==== Entries supplied ====
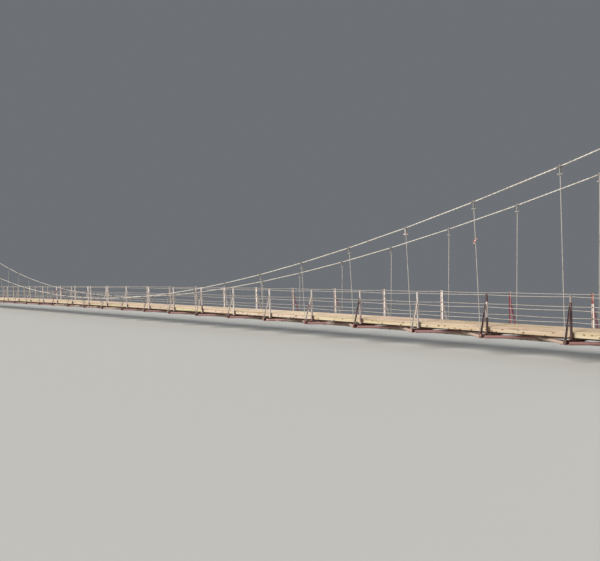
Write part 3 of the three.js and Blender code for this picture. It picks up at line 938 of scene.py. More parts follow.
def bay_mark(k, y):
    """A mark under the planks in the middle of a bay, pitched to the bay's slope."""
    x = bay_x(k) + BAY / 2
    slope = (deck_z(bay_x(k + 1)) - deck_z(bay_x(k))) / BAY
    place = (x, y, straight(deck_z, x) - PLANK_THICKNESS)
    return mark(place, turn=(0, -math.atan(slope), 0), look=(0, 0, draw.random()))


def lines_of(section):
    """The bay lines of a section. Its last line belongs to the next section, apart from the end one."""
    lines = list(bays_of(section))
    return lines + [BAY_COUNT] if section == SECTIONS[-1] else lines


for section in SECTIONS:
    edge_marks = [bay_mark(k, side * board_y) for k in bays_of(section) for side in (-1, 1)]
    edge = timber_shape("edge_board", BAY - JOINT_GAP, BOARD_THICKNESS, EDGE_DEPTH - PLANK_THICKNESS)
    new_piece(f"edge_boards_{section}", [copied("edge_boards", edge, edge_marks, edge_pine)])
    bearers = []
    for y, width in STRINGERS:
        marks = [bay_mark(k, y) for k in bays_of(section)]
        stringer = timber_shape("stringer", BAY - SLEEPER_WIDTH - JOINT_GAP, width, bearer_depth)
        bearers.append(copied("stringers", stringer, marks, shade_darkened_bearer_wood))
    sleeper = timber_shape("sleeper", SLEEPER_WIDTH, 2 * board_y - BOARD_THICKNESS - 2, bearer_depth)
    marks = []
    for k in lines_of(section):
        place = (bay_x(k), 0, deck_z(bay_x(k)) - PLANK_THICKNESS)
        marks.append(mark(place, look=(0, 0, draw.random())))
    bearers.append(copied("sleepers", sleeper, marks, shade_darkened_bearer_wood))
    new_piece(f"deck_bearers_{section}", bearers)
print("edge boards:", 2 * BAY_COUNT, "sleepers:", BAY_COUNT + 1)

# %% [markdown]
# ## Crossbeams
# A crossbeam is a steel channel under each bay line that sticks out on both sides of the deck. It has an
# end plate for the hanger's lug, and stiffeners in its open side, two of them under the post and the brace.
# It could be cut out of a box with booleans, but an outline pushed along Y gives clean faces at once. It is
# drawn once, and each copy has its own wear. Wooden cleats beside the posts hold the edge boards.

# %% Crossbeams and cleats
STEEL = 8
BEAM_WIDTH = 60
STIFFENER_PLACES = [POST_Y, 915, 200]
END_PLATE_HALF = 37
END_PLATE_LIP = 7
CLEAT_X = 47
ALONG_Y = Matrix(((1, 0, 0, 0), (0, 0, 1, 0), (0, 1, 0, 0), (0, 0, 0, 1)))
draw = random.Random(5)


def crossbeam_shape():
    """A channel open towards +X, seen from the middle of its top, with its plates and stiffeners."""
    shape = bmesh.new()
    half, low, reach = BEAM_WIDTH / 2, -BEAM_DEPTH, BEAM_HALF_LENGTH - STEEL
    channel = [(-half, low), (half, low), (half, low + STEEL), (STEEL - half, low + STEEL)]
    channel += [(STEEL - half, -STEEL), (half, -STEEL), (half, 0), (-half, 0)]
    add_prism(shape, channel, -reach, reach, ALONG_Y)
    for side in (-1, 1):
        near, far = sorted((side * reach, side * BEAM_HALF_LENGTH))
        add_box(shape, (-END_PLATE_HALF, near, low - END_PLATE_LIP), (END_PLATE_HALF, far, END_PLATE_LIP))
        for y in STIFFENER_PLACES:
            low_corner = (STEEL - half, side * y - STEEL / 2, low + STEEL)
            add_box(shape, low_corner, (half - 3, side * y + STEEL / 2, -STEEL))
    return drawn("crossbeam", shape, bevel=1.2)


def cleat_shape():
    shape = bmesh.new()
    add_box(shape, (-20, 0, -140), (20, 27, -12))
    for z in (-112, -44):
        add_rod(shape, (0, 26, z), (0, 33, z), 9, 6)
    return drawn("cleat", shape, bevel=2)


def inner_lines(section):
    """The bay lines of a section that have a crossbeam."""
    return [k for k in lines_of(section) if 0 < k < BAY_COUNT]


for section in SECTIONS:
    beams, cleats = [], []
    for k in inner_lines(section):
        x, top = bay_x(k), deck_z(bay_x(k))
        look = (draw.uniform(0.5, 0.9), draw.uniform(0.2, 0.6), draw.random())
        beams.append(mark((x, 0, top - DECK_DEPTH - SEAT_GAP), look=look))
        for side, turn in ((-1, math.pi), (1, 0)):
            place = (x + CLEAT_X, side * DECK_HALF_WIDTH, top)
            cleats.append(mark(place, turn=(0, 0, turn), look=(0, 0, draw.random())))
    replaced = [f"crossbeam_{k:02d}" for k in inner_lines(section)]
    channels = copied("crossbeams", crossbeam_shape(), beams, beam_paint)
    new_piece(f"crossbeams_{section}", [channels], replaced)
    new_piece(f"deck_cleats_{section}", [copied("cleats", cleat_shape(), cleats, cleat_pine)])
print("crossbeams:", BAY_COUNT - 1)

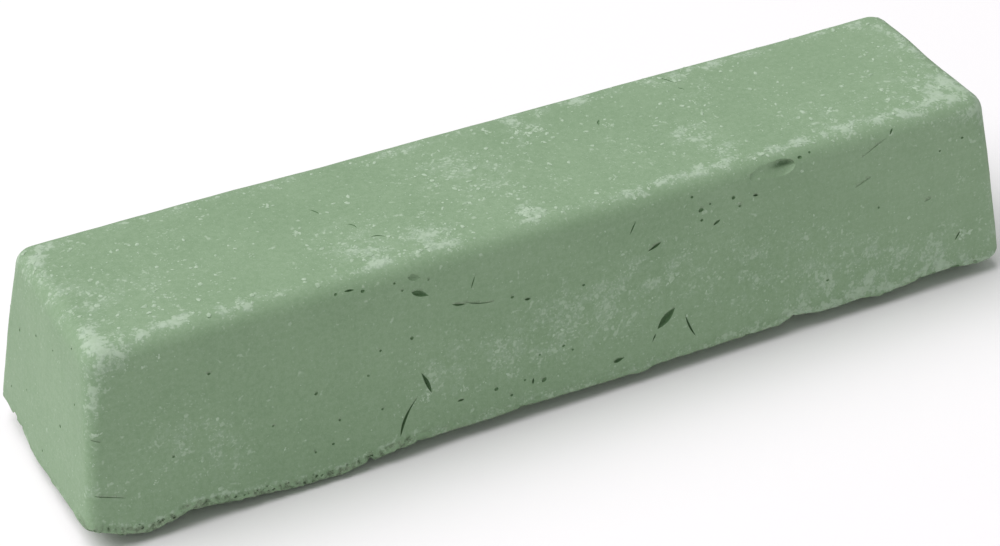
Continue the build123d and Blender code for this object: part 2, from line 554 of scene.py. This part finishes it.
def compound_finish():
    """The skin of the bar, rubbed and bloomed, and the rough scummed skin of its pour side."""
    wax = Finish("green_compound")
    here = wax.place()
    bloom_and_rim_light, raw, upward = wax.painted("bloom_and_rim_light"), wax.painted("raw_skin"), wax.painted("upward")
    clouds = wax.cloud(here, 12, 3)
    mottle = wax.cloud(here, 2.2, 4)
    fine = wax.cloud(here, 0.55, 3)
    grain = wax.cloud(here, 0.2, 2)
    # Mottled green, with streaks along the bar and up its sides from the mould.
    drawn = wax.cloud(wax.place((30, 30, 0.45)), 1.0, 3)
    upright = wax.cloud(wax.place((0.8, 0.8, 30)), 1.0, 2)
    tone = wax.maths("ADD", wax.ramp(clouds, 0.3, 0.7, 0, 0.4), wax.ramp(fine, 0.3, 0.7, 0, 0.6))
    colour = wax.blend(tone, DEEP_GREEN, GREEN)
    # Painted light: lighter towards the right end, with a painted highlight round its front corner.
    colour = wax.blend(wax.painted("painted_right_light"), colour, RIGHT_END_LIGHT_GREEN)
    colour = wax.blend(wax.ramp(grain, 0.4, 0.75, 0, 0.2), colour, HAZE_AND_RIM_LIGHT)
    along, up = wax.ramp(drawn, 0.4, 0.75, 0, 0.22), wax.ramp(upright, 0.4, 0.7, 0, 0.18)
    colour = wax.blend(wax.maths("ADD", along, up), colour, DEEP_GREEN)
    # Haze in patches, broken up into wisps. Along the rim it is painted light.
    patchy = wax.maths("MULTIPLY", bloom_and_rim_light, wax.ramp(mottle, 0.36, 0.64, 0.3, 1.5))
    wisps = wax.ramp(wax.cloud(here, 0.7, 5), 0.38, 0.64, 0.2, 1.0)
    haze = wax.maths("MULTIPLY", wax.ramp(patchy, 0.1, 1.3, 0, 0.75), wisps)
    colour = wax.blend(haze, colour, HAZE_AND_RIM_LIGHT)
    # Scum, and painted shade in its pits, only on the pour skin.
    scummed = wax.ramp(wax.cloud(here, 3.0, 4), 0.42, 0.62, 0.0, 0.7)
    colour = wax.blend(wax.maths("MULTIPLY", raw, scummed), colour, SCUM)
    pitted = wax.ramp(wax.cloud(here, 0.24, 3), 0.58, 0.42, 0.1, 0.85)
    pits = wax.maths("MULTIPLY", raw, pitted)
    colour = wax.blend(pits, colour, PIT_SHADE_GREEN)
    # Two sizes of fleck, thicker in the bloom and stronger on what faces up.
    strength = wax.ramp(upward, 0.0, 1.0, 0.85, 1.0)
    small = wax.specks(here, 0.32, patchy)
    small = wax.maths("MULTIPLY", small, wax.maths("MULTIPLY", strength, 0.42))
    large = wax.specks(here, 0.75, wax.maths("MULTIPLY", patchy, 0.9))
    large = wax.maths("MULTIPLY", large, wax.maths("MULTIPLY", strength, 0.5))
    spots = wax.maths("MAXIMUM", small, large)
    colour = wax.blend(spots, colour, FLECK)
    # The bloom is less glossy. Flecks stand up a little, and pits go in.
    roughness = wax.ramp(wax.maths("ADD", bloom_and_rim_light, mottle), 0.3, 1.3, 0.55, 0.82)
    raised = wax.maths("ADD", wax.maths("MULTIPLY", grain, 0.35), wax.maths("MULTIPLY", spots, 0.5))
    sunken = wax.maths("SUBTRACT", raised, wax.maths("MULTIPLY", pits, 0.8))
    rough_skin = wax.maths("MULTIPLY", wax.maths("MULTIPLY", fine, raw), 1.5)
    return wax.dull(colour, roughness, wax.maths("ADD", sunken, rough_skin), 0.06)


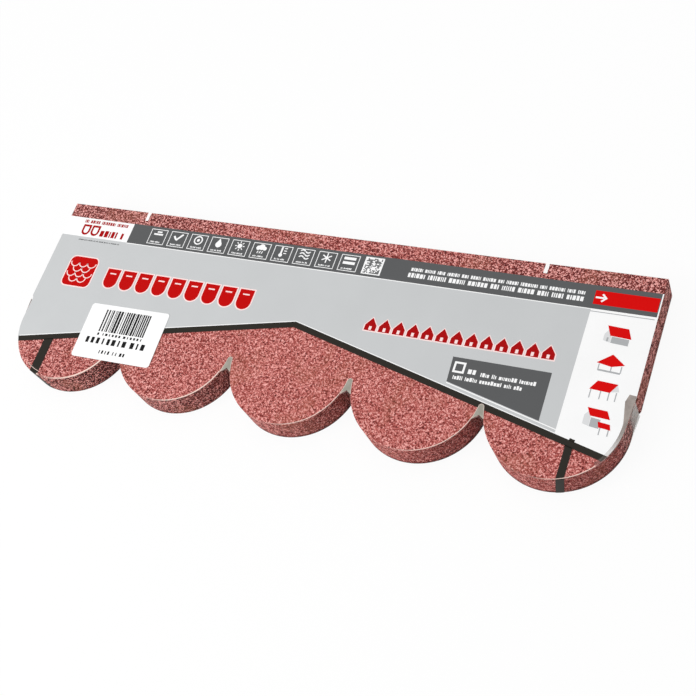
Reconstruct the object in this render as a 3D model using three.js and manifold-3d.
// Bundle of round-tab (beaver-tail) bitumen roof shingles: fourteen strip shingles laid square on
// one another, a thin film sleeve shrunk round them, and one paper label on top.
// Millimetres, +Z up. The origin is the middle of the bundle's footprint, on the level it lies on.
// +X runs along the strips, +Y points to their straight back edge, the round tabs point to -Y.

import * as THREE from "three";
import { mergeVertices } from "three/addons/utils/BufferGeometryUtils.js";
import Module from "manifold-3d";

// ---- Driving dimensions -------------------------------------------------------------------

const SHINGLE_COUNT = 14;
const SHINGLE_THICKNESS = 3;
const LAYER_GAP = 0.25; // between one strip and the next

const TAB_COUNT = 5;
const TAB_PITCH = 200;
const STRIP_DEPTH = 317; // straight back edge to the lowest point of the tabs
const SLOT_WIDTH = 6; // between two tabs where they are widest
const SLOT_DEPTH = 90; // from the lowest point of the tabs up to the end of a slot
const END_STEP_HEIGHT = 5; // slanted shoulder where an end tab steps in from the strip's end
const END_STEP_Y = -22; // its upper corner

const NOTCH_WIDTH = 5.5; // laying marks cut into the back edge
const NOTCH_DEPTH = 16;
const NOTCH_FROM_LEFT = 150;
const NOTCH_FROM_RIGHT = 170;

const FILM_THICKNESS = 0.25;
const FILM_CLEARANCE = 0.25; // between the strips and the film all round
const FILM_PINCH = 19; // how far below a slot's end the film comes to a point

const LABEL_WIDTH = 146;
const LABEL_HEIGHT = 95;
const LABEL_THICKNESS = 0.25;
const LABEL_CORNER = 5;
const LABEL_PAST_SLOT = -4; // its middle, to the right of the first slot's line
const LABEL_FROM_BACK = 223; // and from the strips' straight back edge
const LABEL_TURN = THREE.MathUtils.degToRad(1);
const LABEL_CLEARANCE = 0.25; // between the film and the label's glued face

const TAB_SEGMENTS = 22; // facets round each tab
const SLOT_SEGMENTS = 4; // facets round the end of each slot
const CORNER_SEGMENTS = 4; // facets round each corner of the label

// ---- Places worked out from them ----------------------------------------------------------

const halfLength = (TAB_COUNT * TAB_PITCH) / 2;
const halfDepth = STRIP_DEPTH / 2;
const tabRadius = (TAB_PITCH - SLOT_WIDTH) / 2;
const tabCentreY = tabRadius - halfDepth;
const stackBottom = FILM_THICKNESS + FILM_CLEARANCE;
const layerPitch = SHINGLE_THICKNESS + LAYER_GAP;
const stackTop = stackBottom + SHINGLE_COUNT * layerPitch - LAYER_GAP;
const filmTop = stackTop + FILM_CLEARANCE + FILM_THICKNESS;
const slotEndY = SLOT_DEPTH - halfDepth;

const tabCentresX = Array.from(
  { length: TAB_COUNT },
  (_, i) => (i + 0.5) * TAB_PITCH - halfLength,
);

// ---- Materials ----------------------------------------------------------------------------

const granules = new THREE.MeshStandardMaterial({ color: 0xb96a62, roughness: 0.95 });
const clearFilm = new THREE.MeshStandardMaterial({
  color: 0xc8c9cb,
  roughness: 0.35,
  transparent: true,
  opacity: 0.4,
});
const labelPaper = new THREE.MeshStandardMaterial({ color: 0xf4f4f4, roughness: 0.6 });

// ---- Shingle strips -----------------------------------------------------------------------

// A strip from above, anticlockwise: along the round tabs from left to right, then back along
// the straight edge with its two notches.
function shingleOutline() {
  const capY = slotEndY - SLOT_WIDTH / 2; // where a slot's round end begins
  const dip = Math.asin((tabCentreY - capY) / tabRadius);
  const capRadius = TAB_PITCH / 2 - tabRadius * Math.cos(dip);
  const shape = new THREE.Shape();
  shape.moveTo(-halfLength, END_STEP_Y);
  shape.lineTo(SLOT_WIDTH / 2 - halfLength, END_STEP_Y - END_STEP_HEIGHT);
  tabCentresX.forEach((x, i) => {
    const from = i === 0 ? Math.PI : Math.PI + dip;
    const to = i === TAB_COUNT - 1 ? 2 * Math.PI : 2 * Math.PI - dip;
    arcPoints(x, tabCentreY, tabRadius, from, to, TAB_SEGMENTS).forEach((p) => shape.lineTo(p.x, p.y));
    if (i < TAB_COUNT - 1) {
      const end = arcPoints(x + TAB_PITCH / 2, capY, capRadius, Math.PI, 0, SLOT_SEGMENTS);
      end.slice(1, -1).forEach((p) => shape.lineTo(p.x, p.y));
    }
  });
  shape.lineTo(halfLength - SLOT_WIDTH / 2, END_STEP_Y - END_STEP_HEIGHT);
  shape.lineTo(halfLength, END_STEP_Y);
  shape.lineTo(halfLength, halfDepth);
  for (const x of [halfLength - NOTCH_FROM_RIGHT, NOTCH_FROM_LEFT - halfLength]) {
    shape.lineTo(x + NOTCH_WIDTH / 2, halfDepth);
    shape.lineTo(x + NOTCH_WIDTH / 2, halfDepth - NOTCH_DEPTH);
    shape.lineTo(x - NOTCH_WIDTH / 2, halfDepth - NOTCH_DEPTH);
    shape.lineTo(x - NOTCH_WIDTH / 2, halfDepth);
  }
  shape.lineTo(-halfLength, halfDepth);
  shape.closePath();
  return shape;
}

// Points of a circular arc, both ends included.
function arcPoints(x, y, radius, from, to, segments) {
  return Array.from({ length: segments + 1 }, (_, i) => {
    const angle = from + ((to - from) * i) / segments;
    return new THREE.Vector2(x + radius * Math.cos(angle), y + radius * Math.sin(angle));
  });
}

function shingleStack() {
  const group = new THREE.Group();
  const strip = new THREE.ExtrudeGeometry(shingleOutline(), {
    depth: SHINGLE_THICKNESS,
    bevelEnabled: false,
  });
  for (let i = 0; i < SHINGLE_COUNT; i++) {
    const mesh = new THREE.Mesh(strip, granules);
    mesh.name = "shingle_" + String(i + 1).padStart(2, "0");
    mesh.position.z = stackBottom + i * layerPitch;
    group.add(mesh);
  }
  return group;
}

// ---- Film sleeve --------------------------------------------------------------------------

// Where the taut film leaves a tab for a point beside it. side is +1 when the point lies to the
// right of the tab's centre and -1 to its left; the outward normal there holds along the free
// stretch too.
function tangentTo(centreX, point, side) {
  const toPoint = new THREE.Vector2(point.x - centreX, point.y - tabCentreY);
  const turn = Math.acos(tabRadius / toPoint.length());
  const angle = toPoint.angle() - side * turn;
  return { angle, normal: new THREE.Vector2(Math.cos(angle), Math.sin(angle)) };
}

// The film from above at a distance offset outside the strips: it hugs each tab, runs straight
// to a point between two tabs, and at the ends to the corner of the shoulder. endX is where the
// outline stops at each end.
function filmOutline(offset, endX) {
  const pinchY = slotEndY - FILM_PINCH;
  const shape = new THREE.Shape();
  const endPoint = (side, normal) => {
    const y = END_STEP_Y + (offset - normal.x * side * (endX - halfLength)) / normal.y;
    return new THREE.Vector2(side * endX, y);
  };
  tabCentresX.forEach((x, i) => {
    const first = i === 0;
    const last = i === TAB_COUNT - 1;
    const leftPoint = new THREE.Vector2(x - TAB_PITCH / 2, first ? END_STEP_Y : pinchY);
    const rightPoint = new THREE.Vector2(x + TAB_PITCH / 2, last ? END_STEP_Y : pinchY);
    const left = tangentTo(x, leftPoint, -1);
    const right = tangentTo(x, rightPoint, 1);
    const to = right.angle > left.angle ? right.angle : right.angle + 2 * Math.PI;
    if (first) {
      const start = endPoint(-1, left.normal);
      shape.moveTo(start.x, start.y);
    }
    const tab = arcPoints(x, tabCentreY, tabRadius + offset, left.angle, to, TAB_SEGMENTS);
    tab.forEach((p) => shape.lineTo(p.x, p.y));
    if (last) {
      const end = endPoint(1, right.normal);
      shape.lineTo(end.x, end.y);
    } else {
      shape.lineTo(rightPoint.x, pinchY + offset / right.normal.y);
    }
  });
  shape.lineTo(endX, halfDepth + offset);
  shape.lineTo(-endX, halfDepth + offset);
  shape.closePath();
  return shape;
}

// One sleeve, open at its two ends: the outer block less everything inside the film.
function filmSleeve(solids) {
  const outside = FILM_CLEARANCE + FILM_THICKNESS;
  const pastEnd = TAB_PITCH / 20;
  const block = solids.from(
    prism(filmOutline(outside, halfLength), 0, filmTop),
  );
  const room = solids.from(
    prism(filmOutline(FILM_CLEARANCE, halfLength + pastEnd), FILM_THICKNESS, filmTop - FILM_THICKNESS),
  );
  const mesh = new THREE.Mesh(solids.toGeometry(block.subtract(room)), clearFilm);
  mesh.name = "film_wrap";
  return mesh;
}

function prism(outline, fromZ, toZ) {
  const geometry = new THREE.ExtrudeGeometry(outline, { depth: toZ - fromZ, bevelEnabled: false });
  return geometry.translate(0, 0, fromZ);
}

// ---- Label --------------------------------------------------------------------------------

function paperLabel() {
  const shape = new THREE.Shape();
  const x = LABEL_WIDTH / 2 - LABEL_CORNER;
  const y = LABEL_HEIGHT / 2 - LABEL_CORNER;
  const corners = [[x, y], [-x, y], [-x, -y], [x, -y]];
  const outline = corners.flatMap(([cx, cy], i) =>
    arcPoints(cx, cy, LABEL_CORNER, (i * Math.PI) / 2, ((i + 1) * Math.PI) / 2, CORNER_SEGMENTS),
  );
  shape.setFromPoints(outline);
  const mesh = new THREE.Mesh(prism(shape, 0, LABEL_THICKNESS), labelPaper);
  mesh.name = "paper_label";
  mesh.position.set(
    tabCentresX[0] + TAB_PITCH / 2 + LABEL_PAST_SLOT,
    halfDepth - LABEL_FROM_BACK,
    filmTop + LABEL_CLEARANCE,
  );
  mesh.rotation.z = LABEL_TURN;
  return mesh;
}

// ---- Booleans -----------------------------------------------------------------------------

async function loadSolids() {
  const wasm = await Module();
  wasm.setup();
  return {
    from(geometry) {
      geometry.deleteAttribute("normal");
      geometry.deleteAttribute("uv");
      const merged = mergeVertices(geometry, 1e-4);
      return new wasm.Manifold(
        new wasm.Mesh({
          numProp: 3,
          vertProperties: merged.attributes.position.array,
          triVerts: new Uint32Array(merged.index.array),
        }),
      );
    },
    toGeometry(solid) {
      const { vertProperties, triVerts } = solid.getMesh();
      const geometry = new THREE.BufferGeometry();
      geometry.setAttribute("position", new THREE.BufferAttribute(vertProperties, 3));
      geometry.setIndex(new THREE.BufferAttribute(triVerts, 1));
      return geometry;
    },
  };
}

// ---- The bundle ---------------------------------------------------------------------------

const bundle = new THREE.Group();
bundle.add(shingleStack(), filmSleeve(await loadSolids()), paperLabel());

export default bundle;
====
▶ Stated problem
Copy out only the lines running from the beginning of the data to the line with "0), look=(0, 0, draw.random()))", both ends included.

▶ Finished task
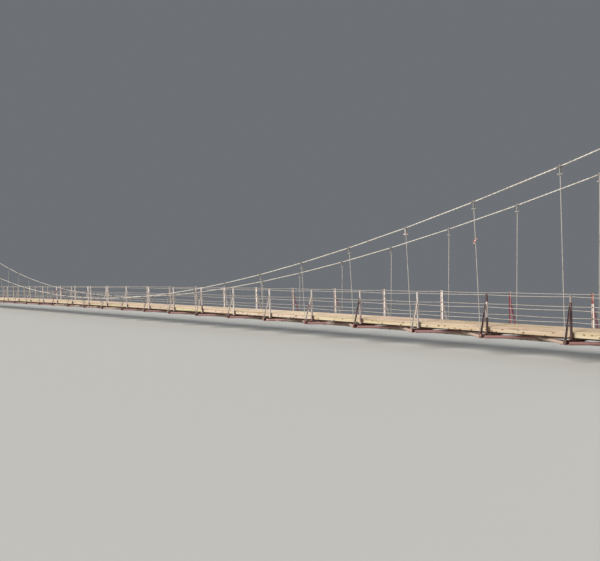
Write part 3 of the three.js and Blender code for this picture. It picks up at line 938 of scene.py. More parts follow.
def bay_mark(k, y):
    """A mark under the planks in the middle of a bay, pitched to the bay's slope."""
    x = bay_x(k) + BAY / 2
    slope = (deck_z(bay_x(k + 1)) - deck_z(bay_x(k))) / BAY
    place = (x, y, straight(deck_z, x) - PLANK_THICKNESS)
    return mark(place, turn=(0, -math.atan(slope), 0), look=(0, 0, draw.random()))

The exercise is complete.